JO: On that note, tell me about the whole Russell Brand experience, because he's not too well known here in America yet, but I'd say he's about to break out here after this role.

JS: I will say he is a comic genius... He reminds me of Peter Sellers or something. I don't even know how to describe it. He's in the same lineage as Sacha Baron Cohen and those guys... Everything that comes out of his mouth makes me laugh.

JO: Tell me about I Love You, Man.

JS: I Love You, Man re-teams me and Paul Rudd and Rashida Jones (Karen on TV's The Office). I'm very excited. It's being directed by John Hamburg (Along Came Polly, Undeclared). It's a movie about plutonic male friendship and love.

JO: So sensitive guys again.

JS: Yeah, but I'm playing a new character. You don't quite know what to make of me in this movie until the end. It's about a guy, played by Paul Rudd, who sets out in the months before his wedding to make a best friend to be his best man... I am the object of his [best man] desire and you slowly start to wonder throughout this friendship if I'm a good guy or a bad guy, which is fun.

JO: Are you writing on it?

JS: No, thank goodness.

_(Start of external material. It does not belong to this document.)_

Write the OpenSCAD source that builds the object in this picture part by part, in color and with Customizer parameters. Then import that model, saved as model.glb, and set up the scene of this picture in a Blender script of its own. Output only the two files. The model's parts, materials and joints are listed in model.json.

But I'll be working on that, [How I Met Your Mother], doing press for this and writing those two scripts.

JO: What's the other script besides Muppet Movie? (Check out Segel's full Muppet Movie Interview right here)

JS: The Five-Year Engagement, which I'm doing with Stoller. He's directing and I'm going to star in it and it's for Judd at Universal.

JO: Is that one based on real life?

JS: No, not this one. I've never been engaged. It's basically another romantic comedy and this time it explores a functional couple who get engaged and it follows them kind of like Annie Hall over the five years of their engagement - through the ups and downs and twists and turns.